Starting small today is usually better than waiting indefinitely for ideal circumstances.

Increasing Lifestyle Faster Than Investments

As income rises, many people increase spending before increasing investments.

This slows wealth creation and makes financial progress more difficult.

A useful strategy is to increase investments whenever income increases, ensuring that future wealth benefits alongside present lifestyle improvements.

Trying to Invest Too Aggressively

Some beginners become highly motivated and attempt to invest amounts that are unrealistic for their situation.

This often works for a short period before financial pressure causes them to abandon the plan.

A sustainable strategy almost always beats an extreme strategy that cannot be maintained.

A Better Question to Ask

Instead of asking, "How much should I invest every month?" consider asking a slightly different question:

"What amount can I invest consistently for the next ten years?"

This shift changes the focus from short-term effort to long-term success.

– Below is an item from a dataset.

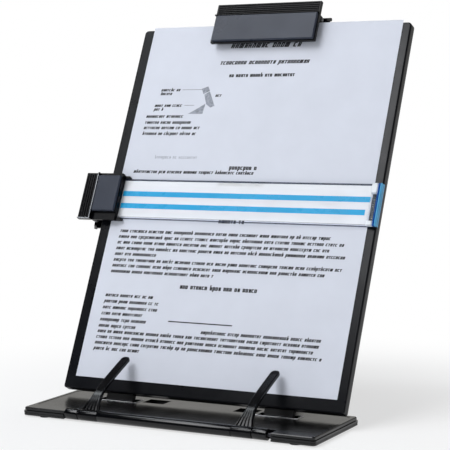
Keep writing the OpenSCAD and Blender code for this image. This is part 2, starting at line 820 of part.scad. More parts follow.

Investing is not a competition. The goal is not to invest more than everyone else. The goal is to build a financial system that steadily improves your future.

The amount will likely grow as your income grows. What matters most is establishing the habit today.

Final Thoughts

There is no perfect investment amount that works for everyone. Your ideal monthly investment depends on your income, expenses, goals, and financial responsibilities.

For many people, investing 10% to 20% of income is a reasonable target. However, the exact percentage matters less than consistency.

The investors who achieve the greatest long-term success are usually not the ones who start with the largest contributions. They are often the ones who begin early, remain disciplined, and continue investing through different stages of life.

Whether you start with ₹1,000, ₹5,000, or ₹20,000 per month, the important thing is taking action and giving compounding time to work.

Key Takeaway:
The best monthly investment amount is one you can maintain consistently. Start where you are, increase contributions as income grows, and focus on building a habit that lasts for decades.